Of the material below, the lines to be retyped are those from the line containing "Model this object" through the line containing "COTTER_HOLE_HEIGHT = 3.5", inclusive; reproduce them exactly.

_Material for the task_
— Start —

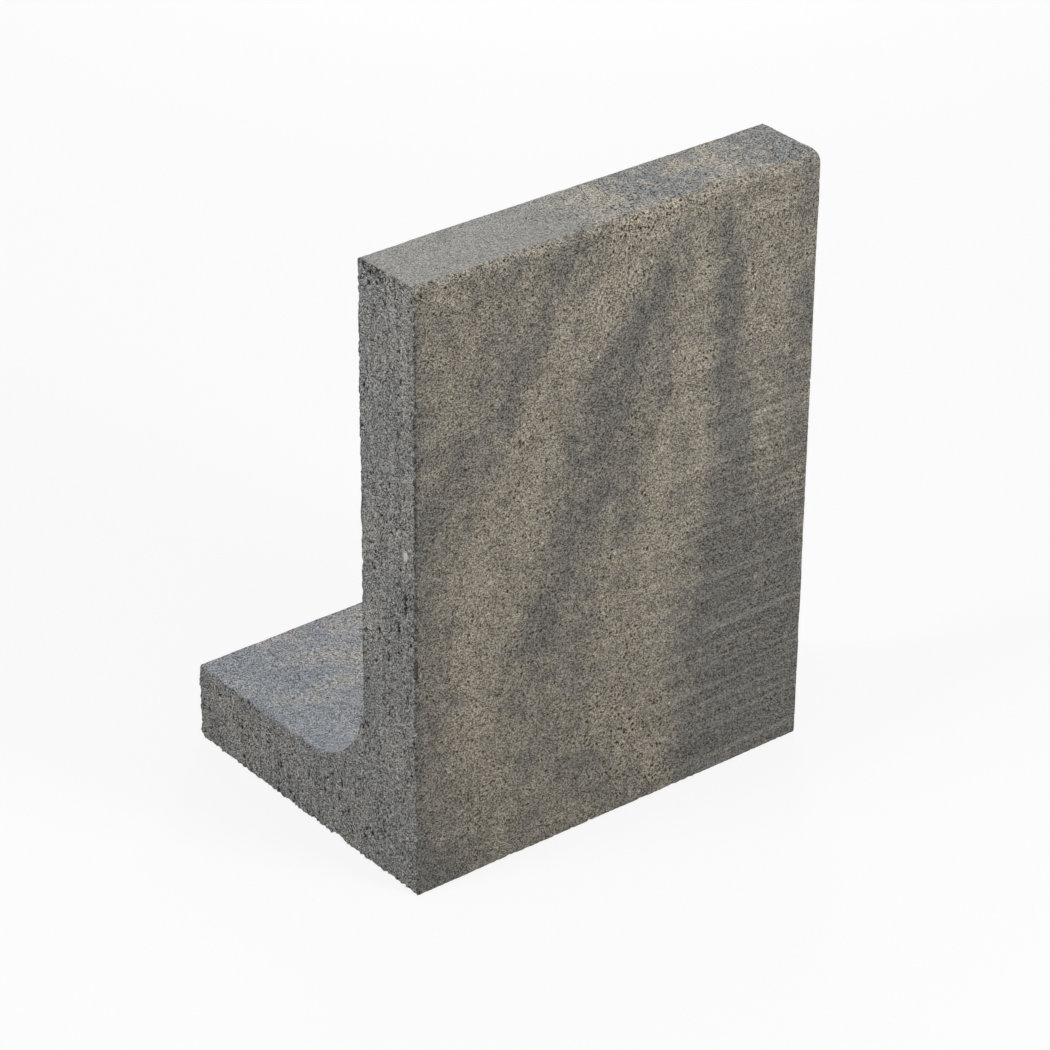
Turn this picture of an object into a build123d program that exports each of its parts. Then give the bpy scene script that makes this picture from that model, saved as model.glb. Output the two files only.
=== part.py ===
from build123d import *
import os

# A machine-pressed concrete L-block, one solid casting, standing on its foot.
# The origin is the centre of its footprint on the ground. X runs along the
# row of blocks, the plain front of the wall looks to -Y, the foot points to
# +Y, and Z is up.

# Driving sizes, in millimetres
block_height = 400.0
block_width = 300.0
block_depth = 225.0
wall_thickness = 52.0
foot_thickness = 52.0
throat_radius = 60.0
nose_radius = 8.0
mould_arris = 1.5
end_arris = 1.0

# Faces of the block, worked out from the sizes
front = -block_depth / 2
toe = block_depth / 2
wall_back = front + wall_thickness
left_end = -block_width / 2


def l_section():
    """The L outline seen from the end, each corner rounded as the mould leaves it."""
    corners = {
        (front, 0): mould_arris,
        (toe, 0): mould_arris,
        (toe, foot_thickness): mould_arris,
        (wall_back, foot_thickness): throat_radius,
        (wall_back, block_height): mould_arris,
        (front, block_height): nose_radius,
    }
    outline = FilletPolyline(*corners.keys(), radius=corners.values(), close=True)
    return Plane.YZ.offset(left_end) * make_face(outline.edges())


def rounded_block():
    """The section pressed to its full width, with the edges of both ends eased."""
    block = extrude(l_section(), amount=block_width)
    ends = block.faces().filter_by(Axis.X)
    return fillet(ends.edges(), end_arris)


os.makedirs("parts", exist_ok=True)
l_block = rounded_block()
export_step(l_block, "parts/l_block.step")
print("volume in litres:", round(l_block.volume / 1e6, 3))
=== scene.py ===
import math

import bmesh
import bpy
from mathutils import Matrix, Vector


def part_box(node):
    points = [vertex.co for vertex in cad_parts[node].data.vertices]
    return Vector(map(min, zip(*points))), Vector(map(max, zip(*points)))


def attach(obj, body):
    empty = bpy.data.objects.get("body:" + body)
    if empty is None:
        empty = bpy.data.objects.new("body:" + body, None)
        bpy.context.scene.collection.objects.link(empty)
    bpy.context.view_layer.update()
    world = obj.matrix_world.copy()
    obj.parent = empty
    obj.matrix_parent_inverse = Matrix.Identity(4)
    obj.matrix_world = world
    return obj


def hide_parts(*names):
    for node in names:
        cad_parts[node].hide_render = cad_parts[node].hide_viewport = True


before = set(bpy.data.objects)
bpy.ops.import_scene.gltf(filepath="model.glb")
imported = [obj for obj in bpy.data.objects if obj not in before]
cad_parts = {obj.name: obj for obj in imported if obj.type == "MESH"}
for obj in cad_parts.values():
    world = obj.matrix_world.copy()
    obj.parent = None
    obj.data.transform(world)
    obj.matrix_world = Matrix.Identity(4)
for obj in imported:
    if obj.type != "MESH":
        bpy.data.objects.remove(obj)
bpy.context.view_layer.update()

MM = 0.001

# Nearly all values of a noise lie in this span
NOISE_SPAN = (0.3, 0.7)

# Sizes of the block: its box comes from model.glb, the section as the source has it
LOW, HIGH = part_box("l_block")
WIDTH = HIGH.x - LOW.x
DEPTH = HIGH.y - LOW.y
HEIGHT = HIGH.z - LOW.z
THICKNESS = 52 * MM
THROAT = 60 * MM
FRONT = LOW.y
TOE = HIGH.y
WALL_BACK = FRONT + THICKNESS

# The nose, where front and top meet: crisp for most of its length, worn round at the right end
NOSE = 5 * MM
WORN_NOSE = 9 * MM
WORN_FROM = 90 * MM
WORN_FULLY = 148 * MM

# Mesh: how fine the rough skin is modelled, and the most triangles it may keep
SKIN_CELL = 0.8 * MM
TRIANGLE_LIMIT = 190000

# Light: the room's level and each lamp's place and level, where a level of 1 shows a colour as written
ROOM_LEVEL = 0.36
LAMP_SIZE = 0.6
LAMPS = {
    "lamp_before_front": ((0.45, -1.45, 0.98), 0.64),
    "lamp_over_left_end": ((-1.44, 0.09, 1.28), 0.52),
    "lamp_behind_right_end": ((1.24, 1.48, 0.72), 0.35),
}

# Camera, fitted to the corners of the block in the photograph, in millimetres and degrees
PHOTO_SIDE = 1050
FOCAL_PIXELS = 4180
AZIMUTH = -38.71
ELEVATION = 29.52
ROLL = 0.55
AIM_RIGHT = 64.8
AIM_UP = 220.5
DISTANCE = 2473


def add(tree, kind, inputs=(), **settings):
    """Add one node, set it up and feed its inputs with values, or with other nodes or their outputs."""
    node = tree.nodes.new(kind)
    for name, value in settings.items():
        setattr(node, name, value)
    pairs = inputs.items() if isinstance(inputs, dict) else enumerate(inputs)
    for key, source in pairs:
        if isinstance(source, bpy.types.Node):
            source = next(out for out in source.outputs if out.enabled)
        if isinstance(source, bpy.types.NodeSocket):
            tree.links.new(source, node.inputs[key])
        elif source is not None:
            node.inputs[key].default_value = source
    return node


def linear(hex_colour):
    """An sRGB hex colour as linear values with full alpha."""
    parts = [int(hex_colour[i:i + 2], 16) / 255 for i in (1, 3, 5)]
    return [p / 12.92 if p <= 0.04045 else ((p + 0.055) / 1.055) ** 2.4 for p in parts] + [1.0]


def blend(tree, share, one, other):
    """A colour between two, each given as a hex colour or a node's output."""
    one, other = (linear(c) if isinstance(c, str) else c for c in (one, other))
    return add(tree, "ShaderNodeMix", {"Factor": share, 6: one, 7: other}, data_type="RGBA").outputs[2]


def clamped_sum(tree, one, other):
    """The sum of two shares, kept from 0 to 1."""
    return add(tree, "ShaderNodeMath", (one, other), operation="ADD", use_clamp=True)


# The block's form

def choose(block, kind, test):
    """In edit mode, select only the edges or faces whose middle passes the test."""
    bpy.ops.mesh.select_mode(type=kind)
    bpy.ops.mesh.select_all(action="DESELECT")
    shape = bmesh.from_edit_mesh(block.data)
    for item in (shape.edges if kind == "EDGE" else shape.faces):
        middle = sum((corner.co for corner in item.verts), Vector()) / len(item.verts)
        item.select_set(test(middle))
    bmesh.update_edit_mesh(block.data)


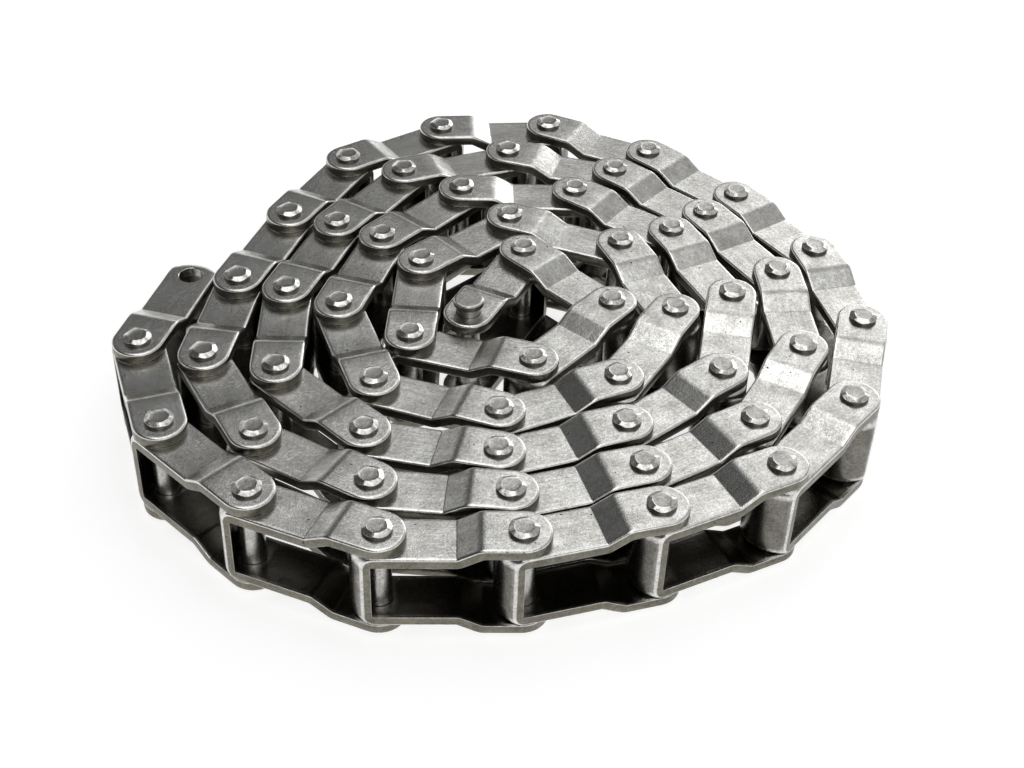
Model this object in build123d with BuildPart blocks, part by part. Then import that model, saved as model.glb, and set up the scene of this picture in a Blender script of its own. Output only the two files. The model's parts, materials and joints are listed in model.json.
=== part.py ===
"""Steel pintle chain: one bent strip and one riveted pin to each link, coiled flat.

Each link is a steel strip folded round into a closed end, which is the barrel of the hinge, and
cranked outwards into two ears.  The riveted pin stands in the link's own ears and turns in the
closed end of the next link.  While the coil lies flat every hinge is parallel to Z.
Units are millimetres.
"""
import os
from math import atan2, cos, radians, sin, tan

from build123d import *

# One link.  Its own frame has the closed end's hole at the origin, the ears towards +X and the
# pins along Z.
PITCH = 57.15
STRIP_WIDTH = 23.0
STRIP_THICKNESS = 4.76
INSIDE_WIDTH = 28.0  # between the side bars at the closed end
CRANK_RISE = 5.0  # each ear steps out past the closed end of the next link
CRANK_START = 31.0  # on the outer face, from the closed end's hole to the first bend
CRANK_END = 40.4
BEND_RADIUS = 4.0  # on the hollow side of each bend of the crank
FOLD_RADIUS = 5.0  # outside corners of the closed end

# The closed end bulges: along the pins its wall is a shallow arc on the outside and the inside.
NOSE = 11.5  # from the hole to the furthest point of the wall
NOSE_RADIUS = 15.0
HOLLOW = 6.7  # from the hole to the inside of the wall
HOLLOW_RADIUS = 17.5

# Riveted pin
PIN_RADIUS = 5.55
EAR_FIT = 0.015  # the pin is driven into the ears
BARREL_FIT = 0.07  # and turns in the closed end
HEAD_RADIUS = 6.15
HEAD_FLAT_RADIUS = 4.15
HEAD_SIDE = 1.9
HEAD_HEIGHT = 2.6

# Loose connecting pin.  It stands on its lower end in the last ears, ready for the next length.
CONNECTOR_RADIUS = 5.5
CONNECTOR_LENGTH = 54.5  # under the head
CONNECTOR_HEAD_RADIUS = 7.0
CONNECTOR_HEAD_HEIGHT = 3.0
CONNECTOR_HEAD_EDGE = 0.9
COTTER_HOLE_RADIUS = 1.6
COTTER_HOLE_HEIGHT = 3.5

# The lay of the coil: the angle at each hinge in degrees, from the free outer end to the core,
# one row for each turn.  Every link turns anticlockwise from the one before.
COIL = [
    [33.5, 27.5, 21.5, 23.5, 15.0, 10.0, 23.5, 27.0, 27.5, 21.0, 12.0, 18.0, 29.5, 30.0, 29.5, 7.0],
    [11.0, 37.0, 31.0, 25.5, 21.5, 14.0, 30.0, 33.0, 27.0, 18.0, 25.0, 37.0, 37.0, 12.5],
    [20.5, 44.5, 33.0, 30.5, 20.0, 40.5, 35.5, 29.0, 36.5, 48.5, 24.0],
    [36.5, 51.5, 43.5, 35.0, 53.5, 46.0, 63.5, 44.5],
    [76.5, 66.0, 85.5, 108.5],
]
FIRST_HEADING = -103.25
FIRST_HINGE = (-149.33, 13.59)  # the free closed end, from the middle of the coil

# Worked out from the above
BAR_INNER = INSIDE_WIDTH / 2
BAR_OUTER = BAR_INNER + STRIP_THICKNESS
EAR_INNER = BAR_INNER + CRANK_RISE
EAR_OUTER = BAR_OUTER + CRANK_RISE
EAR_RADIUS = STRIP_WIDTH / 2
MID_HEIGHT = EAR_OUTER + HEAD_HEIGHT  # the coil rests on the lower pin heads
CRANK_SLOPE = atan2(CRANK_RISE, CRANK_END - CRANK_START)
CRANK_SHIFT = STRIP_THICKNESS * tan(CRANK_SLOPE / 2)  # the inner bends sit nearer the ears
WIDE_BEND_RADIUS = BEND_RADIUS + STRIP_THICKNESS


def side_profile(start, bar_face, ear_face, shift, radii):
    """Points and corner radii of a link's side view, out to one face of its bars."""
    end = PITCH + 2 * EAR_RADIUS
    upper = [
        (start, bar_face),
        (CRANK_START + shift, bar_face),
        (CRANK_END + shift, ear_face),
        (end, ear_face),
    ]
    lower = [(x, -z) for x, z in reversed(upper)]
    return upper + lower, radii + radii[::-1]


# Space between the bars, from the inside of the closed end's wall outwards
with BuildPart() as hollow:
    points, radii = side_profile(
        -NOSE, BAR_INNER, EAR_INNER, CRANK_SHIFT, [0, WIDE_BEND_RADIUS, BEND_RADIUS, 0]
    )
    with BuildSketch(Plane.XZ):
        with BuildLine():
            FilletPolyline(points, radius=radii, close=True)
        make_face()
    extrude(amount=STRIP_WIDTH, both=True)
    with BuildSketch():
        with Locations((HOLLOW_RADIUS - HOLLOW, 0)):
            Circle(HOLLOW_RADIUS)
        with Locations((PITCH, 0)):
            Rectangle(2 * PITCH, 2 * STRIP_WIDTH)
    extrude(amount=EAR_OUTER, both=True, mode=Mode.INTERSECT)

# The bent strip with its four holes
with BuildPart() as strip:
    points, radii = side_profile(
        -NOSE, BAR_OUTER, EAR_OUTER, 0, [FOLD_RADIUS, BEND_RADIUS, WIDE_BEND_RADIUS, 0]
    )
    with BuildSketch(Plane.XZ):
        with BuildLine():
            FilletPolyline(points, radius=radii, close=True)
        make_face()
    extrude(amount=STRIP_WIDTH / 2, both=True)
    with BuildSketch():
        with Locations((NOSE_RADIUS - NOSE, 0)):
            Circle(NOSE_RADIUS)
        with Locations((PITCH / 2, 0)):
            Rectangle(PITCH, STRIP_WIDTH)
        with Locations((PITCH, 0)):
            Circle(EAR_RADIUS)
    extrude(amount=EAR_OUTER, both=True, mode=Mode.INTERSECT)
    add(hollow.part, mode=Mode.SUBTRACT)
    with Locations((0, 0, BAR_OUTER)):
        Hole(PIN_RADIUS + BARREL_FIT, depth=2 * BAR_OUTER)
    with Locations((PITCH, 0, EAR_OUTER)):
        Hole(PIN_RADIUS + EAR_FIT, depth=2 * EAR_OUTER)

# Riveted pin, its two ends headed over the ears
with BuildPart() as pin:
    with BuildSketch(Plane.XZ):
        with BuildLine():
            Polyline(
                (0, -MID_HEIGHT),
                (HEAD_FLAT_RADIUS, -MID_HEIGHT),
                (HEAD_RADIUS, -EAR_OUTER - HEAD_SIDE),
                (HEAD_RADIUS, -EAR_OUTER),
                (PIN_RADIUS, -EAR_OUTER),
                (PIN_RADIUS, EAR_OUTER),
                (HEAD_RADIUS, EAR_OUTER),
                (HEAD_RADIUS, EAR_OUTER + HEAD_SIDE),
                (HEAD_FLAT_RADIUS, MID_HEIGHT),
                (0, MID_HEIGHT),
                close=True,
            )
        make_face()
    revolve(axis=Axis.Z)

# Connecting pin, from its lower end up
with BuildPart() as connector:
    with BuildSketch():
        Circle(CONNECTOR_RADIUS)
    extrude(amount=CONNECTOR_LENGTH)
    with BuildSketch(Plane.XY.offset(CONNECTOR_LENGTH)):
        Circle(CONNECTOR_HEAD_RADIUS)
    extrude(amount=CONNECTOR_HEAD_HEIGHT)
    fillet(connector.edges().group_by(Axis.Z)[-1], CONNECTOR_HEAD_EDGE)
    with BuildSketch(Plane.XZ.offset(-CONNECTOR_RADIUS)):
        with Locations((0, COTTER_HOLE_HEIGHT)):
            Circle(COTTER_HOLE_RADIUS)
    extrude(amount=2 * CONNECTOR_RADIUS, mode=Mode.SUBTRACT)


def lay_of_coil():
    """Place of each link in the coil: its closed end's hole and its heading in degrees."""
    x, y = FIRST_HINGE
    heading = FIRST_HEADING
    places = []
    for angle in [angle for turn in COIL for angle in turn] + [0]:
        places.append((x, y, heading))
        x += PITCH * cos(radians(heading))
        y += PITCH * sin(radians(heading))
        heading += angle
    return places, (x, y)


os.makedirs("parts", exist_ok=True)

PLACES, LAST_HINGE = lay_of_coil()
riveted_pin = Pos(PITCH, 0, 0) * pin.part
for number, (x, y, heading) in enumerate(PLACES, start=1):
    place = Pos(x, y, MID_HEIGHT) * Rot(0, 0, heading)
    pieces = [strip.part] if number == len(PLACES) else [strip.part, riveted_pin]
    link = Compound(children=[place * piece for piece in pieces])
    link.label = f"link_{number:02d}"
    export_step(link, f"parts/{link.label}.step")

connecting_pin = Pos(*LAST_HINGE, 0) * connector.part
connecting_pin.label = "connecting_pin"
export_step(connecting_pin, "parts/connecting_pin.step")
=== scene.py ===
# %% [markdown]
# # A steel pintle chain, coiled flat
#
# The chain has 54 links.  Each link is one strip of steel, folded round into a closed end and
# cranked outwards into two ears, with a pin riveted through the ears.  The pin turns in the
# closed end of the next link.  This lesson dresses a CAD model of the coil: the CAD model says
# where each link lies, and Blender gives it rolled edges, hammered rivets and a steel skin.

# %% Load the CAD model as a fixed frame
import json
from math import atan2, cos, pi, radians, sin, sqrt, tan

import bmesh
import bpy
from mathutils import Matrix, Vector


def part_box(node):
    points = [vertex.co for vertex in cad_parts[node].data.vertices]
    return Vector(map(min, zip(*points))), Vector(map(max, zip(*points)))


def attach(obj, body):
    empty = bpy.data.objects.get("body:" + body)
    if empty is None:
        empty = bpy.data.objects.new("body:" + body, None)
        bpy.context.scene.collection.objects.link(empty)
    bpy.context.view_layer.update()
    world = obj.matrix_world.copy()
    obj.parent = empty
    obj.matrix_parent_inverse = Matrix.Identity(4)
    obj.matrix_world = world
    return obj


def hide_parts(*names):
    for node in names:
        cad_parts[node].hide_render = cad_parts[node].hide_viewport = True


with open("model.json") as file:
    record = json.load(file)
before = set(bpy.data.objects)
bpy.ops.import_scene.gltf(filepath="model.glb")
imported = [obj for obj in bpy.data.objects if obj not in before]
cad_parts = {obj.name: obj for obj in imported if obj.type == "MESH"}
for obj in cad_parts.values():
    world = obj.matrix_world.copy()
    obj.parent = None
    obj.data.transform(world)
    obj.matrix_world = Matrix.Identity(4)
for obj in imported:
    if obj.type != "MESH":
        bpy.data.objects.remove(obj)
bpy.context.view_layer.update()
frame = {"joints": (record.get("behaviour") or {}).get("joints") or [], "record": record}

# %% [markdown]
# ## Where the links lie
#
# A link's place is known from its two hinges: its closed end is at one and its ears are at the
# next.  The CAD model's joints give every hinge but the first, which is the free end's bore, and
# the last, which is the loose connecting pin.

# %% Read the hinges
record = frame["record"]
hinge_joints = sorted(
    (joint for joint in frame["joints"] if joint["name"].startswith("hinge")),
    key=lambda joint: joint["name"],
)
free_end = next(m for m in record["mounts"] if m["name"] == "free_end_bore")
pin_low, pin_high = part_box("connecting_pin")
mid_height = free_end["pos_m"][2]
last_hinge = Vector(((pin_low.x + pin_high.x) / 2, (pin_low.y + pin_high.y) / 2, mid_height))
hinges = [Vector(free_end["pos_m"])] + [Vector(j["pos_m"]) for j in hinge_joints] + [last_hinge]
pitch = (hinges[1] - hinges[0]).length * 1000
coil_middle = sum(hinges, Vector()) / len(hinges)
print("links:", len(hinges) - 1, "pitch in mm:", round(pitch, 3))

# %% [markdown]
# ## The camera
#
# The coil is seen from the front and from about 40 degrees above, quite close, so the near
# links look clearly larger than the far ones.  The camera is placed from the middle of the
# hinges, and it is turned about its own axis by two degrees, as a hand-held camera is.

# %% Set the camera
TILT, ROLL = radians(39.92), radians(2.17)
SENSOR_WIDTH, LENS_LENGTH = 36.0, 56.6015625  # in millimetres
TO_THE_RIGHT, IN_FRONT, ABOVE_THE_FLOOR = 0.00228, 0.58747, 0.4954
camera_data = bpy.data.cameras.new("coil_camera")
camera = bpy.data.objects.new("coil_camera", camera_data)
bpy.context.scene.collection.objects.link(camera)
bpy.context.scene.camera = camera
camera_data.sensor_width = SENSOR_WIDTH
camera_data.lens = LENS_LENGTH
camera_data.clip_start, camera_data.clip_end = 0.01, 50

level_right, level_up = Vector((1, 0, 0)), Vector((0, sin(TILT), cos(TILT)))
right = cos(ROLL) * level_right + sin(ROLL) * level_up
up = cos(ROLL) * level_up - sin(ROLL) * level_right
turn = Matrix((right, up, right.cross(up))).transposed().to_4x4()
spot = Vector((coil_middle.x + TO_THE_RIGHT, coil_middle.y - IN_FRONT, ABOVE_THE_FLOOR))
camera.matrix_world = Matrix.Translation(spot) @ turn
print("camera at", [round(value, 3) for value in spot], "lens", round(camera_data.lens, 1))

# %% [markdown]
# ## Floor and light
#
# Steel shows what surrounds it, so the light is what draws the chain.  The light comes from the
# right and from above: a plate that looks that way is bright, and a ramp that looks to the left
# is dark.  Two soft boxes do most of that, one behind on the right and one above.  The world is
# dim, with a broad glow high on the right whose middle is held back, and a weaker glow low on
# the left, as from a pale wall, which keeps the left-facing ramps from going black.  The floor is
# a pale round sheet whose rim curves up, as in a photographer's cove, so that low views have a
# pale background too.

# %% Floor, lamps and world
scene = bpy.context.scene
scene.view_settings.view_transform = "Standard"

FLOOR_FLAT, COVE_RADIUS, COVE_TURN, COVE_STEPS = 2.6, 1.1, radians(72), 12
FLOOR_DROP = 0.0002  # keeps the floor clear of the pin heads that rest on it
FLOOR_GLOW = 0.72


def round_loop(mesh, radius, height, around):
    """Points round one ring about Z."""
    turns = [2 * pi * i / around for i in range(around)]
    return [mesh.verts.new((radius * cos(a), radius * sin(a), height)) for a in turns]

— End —

_Response_
Model this object in build123d with BuildPart blocks, part by part. Then import that model, saved as model.glb, and set up the scene of this picture in a Blender script of its own. Output only the two files. The model's parts, materials and joints are listed in model.json.
=== part.py ===
"""Steel pintle chain: one bent strip and one riveted pin to each link, coiled flat.

Each link is a steel strip folded round into a closed end, which is the barrel of the hinge, and
cranked outwards into two ears.  The riveted pin stands in the link's own ears and turns in the
closed end of the next link.  While the coil lies flat every hinge is parallel to Z.
Units are millimetres.
"""
import os
from math import atan2, cos, radians, sin, tan

from build123d import *

# One link.  Its own frame has the closed end's hole at the origin, the ears towards +X and the
# pins along Z.
PITCH = 57.15
STRIP_WIDTH = 23.0
STRIP_THICKNESS = 4.76
INSIDE_WIDTH = 28.0  # between the side bars at the closed end
CRANK_RISE = 5.0  # each ear steps out past the closed end of the next link
CRANK_START = 31.0  # on the outer face, from the closed end's hole to the first bend
CRANK_END = 40.4
BEND_RADIUS = 4.0  # on the hollow side of each bend of the crank
FOLD_RADIUS = 5.0  # outside corners of the closed end

# The closed end bulges: along the pins its wall is a shallow arc on the outside and the inside.
NOSE = 11.5  # from the hole to the furthest point of the wall
NOSE_RADIUS = 15.0
HOLLOW = 6.7  # from the hole to the inside of the wall
HOLLOW_RADIUS = 17.5

# Riveted pin
PIN_RADIUS = 5.55
EAR_FIT = 0.015  # the pin is driven into the ears
BARREL_FIT = 0.07  # and turns in the closed end
HEAD_RADIUS = 6.15
HEAD_FLAT_RADIUS = 4.15
HEAD_SIDE = 1.9
HEAD_HEIGHT = 2.6

# Loose connecting pin.  It stands on its lower end in the last ears, ready for the next length.
CONNECTOR_RADIUS = 5.5
CONNECTOR_LENGTH = 54.5  # under the head
CONNECTOR_HEAD_RADIUS = 7.0
CONNECTOR_HEAD_HEIGHT = 3.0
CONNECTOR_HEAD_EDGE = 0.9
COTTER_HOLE_RADIUS = 1.6
COTTER_HOLE_HEIGHT = 3.5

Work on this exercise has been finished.